* **To do**
Transcribe the material in full, exactly as written.

——————

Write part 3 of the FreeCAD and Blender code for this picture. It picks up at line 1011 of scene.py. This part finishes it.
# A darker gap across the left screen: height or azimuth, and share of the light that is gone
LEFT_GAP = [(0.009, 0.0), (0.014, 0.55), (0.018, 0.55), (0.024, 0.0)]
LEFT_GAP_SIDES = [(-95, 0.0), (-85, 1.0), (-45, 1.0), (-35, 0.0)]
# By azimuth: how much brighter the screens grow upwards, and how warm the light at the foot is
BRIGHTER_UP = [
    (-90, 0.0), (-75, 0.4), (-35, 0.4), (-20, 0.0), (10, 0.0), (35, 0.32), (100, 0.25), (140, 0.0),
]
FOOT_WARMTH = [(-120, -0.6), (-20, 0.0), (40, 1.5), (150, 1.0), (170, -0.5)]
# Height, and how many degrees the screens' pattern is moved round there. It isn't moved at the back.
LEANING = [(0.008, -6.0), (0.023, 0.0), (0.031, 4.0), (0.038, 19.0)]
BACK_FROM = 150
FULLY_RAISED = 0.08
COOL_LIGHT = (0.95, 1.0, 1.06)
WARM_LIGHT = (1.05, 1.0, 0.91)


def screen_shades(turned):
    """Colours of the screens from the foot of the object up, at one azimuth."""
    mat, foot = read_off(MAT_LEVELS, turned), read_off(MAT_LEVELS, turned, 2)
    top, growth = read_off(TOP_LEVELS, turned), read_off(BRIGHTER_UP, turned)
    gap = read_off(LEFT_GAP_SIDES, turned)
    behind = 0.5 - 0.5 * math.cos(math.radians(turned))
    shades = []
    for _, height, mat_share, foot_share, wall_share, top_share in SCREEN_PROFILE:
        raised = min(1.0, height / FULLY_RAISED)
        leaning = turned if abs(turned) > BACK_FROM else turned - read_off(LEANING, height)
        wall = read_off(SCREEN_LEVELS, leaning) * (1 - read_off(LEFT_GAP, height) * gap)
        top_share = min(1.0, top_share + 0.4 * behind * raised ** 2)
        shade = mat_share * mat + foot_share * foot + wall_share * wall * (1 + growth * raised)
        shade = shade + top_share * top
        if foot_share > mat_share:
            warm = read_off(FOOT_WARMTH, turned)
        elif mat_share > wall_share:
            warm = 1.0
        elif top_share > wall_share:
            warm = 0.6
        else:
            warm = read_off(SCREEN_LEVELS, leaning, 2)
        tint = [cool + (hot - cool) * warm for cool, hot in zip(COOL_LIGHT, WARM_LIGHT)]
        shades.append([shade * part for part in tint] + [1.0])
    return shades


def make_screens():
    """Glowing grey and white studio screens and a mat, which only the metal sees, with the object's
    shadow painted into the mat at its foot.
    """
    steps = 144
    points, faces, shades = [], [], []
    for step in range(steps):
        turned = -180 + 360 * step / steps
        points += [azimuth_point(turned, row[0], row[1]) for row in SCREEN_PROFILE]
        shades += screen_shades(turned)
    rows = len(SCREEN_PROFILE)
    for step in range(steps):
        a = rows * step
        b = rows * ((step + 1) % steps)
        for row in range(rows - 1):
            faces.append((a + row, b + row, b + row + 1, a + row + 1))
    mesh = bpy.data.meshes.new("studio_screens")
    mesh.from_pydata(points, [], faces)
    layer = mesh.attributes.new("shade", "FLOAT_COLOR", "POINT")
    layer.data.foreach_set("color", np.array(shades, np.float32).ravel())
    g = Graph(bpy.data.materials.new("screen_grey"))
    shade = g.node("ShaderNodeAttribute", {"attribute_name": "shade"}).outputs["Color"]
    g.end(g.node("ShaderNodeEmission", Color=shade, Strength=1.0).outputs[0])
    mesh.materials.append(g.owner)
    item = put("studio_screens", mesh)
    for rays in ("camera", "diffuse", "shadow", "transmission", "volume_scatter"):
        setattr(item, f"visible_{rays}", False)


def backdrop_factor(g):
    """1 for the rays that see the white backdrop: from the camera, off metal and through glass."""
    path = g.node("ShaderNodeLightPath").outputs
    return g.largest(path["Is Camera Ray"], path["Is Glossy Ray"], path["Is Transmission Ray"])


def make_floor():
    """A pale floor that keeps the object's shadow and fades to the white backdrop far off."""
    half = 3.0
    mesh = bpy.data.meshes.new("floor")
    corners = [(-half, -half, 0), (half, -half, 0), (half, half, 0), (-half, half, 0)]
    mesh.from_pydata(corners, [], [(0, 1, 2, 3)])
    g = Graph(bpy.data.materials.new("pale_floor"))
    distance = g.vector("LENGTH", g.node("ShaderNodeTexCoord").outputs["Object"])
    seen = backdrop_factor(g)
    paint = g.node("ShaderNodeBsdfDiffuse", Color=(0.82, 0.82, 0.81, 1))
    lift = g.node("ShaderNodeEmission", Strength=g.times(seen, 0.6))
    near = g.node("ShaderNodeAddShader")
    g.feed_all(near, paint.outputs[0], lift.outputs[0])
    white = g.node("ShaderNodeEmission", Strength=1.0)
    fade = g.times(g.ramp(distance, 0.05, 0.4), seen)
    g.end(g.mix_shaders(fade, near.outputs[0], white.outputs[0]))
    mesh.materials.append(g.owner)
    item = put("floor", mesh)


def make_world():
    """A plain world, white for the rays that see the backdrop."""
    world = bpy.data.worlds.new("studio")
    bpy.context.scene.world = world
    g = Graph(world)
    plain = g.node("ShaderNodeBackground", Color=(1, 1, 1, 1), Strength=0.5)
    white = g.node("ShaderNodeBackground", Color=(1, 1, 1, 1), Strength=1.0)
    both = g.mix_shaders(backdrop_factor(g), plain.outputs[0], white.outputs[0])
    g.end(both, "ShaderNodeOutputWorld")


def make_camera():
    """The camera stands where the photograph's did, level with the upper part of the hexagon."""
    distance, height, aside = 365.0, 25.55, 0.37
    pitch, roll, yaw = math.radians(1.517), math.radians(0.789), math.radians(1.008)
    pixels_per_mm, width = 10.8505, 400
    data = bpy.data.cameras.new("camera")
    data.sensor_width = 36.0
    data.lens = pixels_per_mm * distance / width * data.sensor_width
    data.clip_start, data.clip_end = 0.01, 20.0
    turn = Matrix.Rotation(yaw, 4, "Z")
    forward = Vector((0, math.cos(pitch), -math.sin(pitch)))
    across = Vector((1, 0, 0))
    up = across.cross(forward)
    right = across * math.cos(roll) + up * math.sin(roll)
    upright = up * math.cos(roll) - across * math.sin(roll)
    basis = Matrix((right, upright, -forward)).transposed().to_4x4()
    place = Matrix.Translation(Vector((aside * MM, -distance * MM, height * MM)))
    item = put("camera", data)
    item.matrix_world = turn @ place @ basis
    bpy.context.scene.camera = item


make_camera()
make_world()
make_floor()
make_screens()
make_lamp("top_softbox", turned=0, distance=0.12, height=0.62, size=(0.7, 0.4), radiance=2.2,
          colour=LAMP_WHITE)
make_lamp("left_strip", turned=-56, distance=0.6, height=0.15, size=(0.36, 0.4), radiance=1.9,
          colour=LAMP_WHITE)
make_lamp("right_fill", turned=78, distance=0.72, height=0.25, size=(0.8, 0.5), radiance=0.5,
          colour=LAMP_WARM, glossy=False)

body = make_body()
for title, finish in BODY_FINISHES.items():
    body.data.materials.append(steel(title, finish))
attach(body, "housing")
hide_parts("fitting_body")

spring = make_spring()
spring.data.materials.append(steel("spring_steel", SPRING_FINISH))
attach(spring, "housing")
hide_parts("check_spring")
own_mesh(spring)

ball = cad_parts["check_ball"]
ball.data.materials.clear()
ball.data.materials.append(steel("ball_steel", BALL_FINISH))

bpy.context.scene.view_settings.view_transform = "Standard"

——————

* **Answer in full**
Write part 3 of the FreeCAD and Blender code for this picture. It picks up at line 1011 of scene.py. This part finishes it.
# A darker gap across the left screen: height or azimuth, and share of the light that is gone
LEFT_GAP = [(0.009, 0.0), (0.014, 0.55), (0.018, 0.55), (0.024, 0.0)]
LEFT_GAP_SIDES = [(-95, 0.0), (-85, 1.0), (-45, 1.0), (-35, 0.0)]
# By azimuth: how much brighter the screens grow upwards, and how warm the light at the foot is
BRIGHTER_UP = [
    (-90, 0.0), (-75, 0.4), (-35, 0.4), (-20, 0.0), (10, 0.0), (35, 0.32), (100, 0.25), (140, 0.0),
]
FOOT_WARMTH = [(-120, -0.6), (-20, 0.0), (40, 1.5), (150, 1.0), (170, -0.5)]
# Height, and how many degrees the screens' pattern is moved round there. It isn't moved at the back.
LEANING = [(0.008, -6.0), (0.023, 0.0), (0.031, 4.0), (0.038, 19.0)]
BACK_FROM = 150
FULLY_RAISED = 0.08
COOL_LIGHT = (0.95, 1.0, 1.06)
WARM_LIGHT = (1.05, 1.0, 0.91)


def screen_shades(turned):
    """Colours of the screens from the foot of the object up, at one azimuth."""
    mat, foot = read_off(MAT_LEVELS, turned), read_off(MAT_LEVELS, turned, 2)
    top, growth = read_off(TOP_LEVELS, turned), read_off(BRIGHTER_UP, turned)
    gap = read_off(LEFT_GAP_SIDES, turned)
    behind = 0.5 - 0.5 * math.cos(math.radians(turned))
    shades = []
    for _, height, mat_share, foot_share, wall_share, top_share in SCREEN_PROFILE:
        raised = min(1.0, height / FULLY_RAISED)
        leaning = turned if abs(turned) > BACK_FROM else turned - read_off(LEANING, height)
        wall = read_off(SCREEN_LEVELS, leaning) * (1 - read_off(LEFT_GAP, height) * gap)
        top_share = min(1.0, top_share + 0.4 * behind * raised ** 2)
        shade = mat_share * mat + foot_share * foot + wall_share * wall * (1 + growth * raised)
        shade = shade + top_share * top
        if foot_share > mat_share:
            warm = read_off(FOOT_WARMTH, turned)
        elif mat_share > wall_share:
            warm = 1.0
        elif top_share > wall_share:
            warm = 0.6
        else:
            warm = read_off(SCREEN_LEVELS, leaning, 2)
        tint = [cool + (hot - cool) * warm for cool, hot in zip(COOL_LIGHT, WARM_LIGHT)]
        shades.append([shade * part for part in tint] + [1.0])
    return shades


def make_screens():
    """Glowing grey and white studio screens and a mat, which only the metal sees, with the object's
    shadow painted into the mat at its foot.
    """
    steps = 144
    points, faces, shades = [], [], []
    for step in range(steps):
        turned = -180 + 360 * step / steps
        points += [azimuth_point(turned, row[0], row[1]) for row in SCREEN_PROFILE]
        shades += screen_shades(turned)
    rows = len(SCREEN_PROFILE)
    for step in range(steps):
        a = rows * step
        b = rows * ((step + 1) % steps)
        for row in range(rows - 1):
            faces.append((a + row, b + row, b + row + 1, a + row + 1))
    mesh = bpy.data.meshes.new("studio_screens")
    mesh.from_pydata(points, [], faces)
    layer = mesh.attributes.new("shade", "FLOAT_COLOR", "POINT")
    layer.data.foreach_set("color", np.array(shades, np.float32).ravel())
    g = Graph(bpy.data.materials.new("screen_grey"))
    shade = g.node("ShaderNodeAttribute", {"attribute_name": "shade"}).outputs["Color"]
    g.end(g.node("ShaderNodeEmission", Color=shade, Strength=1.0).outputs[0])
    mesh.materials.append(g.owner)
    item = put("studio_screens", mesh)
    for rays in ("camera", "diffuse", "shadow", "transmission", "volume_scatter"):
        setattr(item, f"visible_{rays}", False)


def backdrop_factor(g):
    """1 for the rays that see the white backdrop: from the camera, off metal and through glass."""
    path = g.node("ShaderNodeLightPath").outputs
    return g.largest(path["Is Camera Ray"], path["Is Glossy Ray"], path["Is Transmission Ray"])


def make_floor():
    """A pale floor that keeps the object's shadow and fades to the white backdrop far off."""
    half = 3.0
    mesh = bpy.data.meshes.new("floor")
    corners = [(-half, -half, 0), (half, -half, 0), (half, half, 0), (-half, half, 0)]
    mesh.from_pydata(corners, [], [(0, 1, 2, 3)])
    g = Graph(bpy.data.materials.new("pale_floor"))
    distance = g.vector("LENGTH", g.node("ShaderNodeTexCoord").outputs["Object"])
    seen = backdrop_factor(g)
    paint = g.node("ShaderNodeBsdfDiffuse", Color=(0.82, 0.82, 0.81, 1))
    lift = g.node("ShaderNodeEmission", Strength=g.times(seen, 0.6))
    near = g.node("ShaderNodeAddShader")
    g.feed_all(near, paint.outputs[0], lift.outputs[0])
    white = g.node("ShaderNodeEmission", Strength=1.0)
    fade = g.times(g.ramp(distance, 0.05, 0.4), seen)
    g.end(g.mix_shaders(fade, near.outputs[0], white.outputs[0]))
    mesh.materials.append(g.owner)
    item = put("floor", mesh)


def make_world():
    """A plain world, white for the rays that see the backdrop."""
    world = bpy.data.worlds.new("studio")
    bpy.context.scene.world = world
    g = Graph(world)
    plain = g.node("ShaderNodeBackground", Color=(1, 1, 1, 1), Strength=0.5)
    white = g.node("ShaderNodeBackground", Color=(1, 1, 1, 1), Strength=1.0)
    both = g.mix_shaders(backdrop_factor(g), plain.outputs[0], white.outputs[0])
    g.end(both, "ShaderNodeOutputWorld")


def make_camera():
    """The camera stands where the photograph's did, level with the upper part of the hexagon."""
    distance, height, aside = 365.0, 25.55, 0.37
    pitch, roll, yaw = math.radians(1.517), math.radians(0.789), math.radians(1.008)
    pixels_per_mm, width = 10.8505, 400
    data = bpy.data.cameras.new("camera")
    data.sensor_width = 36.0
    data.lens = pixels_per_mm * distance / width * data.sensor_width
    data.clip_start, data.clip_end = 0.01, 20.0
    turn = Matrix.Rotation(yaw, 4, "Z")
    forward = Vector((0, math.cos(pitch), -math.sin(pitch)))
    across = Vector((1, 0, 0))
    up = across.cross(forward)
    right = across * math.cos(roll) + up * math.sin(roll)
    upright = up * math.cos(roll) - across * math.sin(roll)
    basis = Matrix((right, upright, -forward)).transposed().to_4x4()
    place = Matrix.Translation(Vector((aside * MM, -distance * MM, height * MM)))
    item = put("camera", data)
    item.matrix_world = turn @ place @ basis
    bpy.context.scene.camera = item


make_camera()
make_world()
make_floor()
make_screens()
make_lamp("top_softbox", turned=0, distance=0.12, height=0.62, size=(0.7, 0.4), radiance=2.2,
          colour=LAMP_WHITE)
make_lamp("left_strip", turned=-56, distance=0.6, height=0.15, size=(0.36, 0.4), radiance=1.9,
          colour=LAMP_WHITE)
make_lamp("right_fill", turned=78, distance=0.72, height=0.25, size=(0.8, 0.5), radiance=0.5,
          colour=LAMP_WARM, glossy=False)

body = make_body()
for title, finish in BODY_FINISHES.items():
    body.data.materials.append(steel(title, finish))
attach(body, "housing")
hide_parts("fitting_body")

spring = make_spring()
spring.data.materials.append(steel("spring_steel", SPRING_FINISH))
attach(spring, "housing")
hide_parts("check_spring")
own_mesh(spring)

ball = cad_parts["check_ball"]
ball.data.materials.clear()
ball.data.materials.append(steel("ball_steel", BALL_FINISH))

bpy.context.scene.view_settings.view_transform = "Standard"